El-Baradei to jeden z najbardziej szanowanych na świecie żyjących Egipcjan. Przez lata kierował pracami Międzynarodowej Agencji Energii Atomowej (otrzymał nawet za to pokojowego Nobla). Niedawno wrócił do kraju - i związał się z grupą liberałów, którzy organizują nielegalne w Egipcie demonstracje uliczne.
Właśnie ten fakt nie podoba się szefowi państwowego ośrodka Al-Ahram. Mimo to nie odważa się on zaatakować El-Baradeia wprost. ''Ludzie, którzy go uwiedli, wielokrotnie kompromitowali się w przeszłości. Ateraz jeszcze pozbawiają kraj kolejnego człowieka wielkiego talentu'' - napisał tylko. ''El-Baradei mógł wnieść do Egiptu świeże spojrzenie.

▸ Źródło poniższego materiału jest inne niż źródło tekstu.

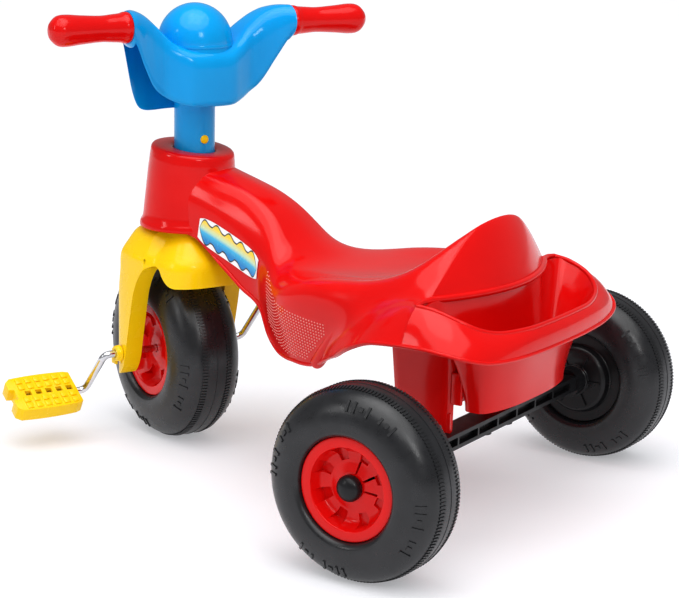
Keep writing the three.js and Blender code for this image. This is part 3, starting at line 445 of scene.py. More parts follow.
# ------------------------------------------------------------------ red body
HEAD_AT, BACK_AT, BEAD_FROM = 352, 5, 322  # along the body: its two ends, and where the rim bead starts
BODY = [
    [352, 0, 0, 320, 28, 313, 40, 290, 41, 264, 41, 245.6],
    [338, 0, 0, 316.4, 28, 309.2, 40, 287.2, 41, 261, 41, 241.8],
    [326, 0, 0, 313, 28, 305.5, 40, 284, 41, 258, 41, 233],
    [300, 0, 0, 305.5, 28, 298, 40, 275, 42, 248, 43, 216],
    [275, 0, 0, 297, 29, 289.5, 42, 265, 45, 232, 45, 198],
    [250, 0, 0, 283.5, 32, 275.5, 48, 250, 52, 220, 47, 182],
    [236, 0, 0, 272.5, 38, 261, 58, 235, 60, 200, 51, 156],
    [220, 0, 0, 257.5, 50, 241, 74, 220, 72, 186, 58, 143],
    [204, 0, 0, 246.5, 66, 231, 90, 211, 82, 179, 67, 140],
    [188, 0, 0, 238.5, 84, 229.5, 100, 210, 90, 178, 76, 141],
    [170, 0, 0, 234.5, 96, 232, 106, 211, 95, 177, 84, 142],
    [150, 0, 0, 232, 102, 236, 110, 213, 99, 175, 91, 146],
    [125, 0, 0, 231, 104, 239.5, 114, 216, 107, 184, 109, 160],
    [100, 0, 0, 232, 104, 242, 116, 219, 119, 194, 133, 173],
    [75, 0, 0, 237, 103, 247, 117, 225, 133, 206, 152, 188],
    [50, 0, 0, 248, 99, 256, 117, 234, 139, 221, 160, 199],
    [28, 0, 0, 266, 90, 270, 115, 241, 140, 232, 164, 203],
    [5, -11, -1, 307, 65, 291, 114, 242, 140, 240, 166, 205],
]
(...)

Zamiast tego odświeża tylko ugrupowanie, które zaprzecza historii kraju'' - konkluduje Said, zwolennik rządzącej Egiptem od kilkudziesięciu lat rodziny Mubaraków.
Nowy Jork, USA
Kryzys to szansa, nie zagrożenie - z takiego założenia wychodzi Richard Florida w swej najnowszej książce ''The Great Reset''.
Florida to jeden z najciekawszych amerykańskich ekonomistów, który zasłynął wymyślonym przez siebie terminem ''klasa kreatywna''. Teraz zmierzył się z kryzysem gospodarczym, który wybuchł w 2008 r. Pisząc o nim, używa słowa ''reset'' (skasować, wymazać). Uważa on bowiem, że każdy tego typu wielki wstrząs oznacza jednocześnie wielki początek. Stare sposoby prowadzenia interesów okazały się nieaktualne, stąd też doszło do kryzysu. Ale życie nie znosi próżni, więc można się spodziewać niedługo koncepcji, które je zastąpią.
Dlatego ten ekonomista nie boi się używać wytartego sloganu ''amerykański sen''. Bo tak naprawdę dzięki kryzysowi nabiera on znów sensu. Niedługo nastąpi rozkwit kreatywności, erupcja nowych pomysłów. Aosoby, które na nie wpadną, doświadczą tego samego, co wielcy amerykańscy przedsiębiorcy z XIX wieku. Teraz pojawia się szansa, która długo była niemożliwa - na karierę od pucybuta do milionera.